Frequently Asked Questions
How long does SBA loan approval take?
From signed LOI to closing, budget 60 to 90 days. If a lender promises 30 days on an acquisition, they are likely over-promising.
Can buyers use a HELOC for the down payment?
Yes, BUT they must prove they can repay the HELOC from other income sources (spouse's salary, investment income), not from the cash flow of the business they are buying.
Does the SBA require collateral?
Under SOP 50 10 8, collateral is now required for all loans over $50,000 (previously $500,000). Lenders must take "all available collateral" up to the loan amount. For acquisition loans, this almost always means a lien on the buyer's personal residence if the business assets don't fully cover the loan. Buyers need to be mentally prepared for this—it's no longer optional for most deals.
Mastering SBA Loan Business Buyer Qualification
As a broker, your success hinges on qualifying the right buyers before you invest time in a transaction. SBA loan business buyer qualification is a systematic process: verify citizenship status, confirm credit history, validate equity sources, assess relevant experience, and ensure business eligibility.
The landscape has tightened under SOP 50 10 8. The 10% equity injection must be seasoned, seller notes require full standby for the loan's life, and federal debt defaults remain automatic disqualifiers.
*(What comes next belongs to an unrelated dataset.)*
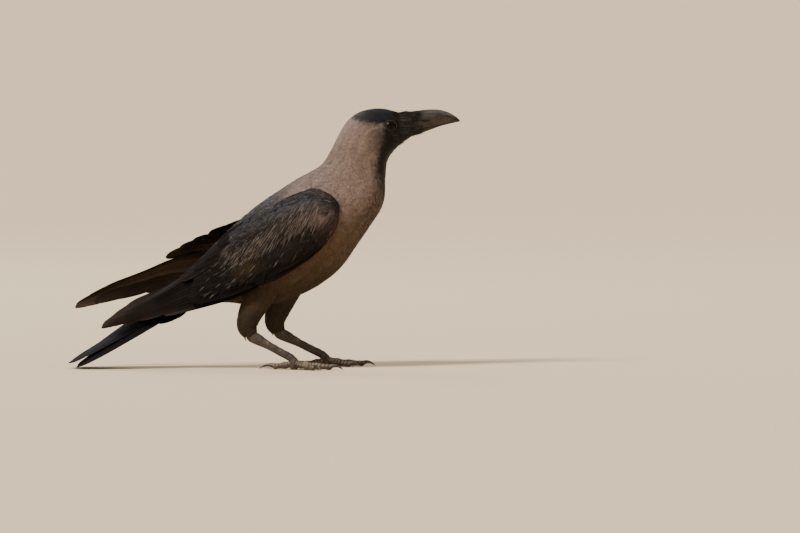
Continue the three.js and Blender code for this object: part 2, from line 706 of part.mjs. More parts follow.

These aren't suggestions—they're hard requirements that kill deals.
Your next steps:
- Implement a formal SBA buyer qualification checklist before sending any CIM
- Build relationships with 2-3 preferred SBA lenders who can pre-qualify buyers quickly
- Ask the critical questions early: citizenship, credit score, federal defaults, and fund seasoning
- Keep the "Automatic Disqualifiers" list by your phone.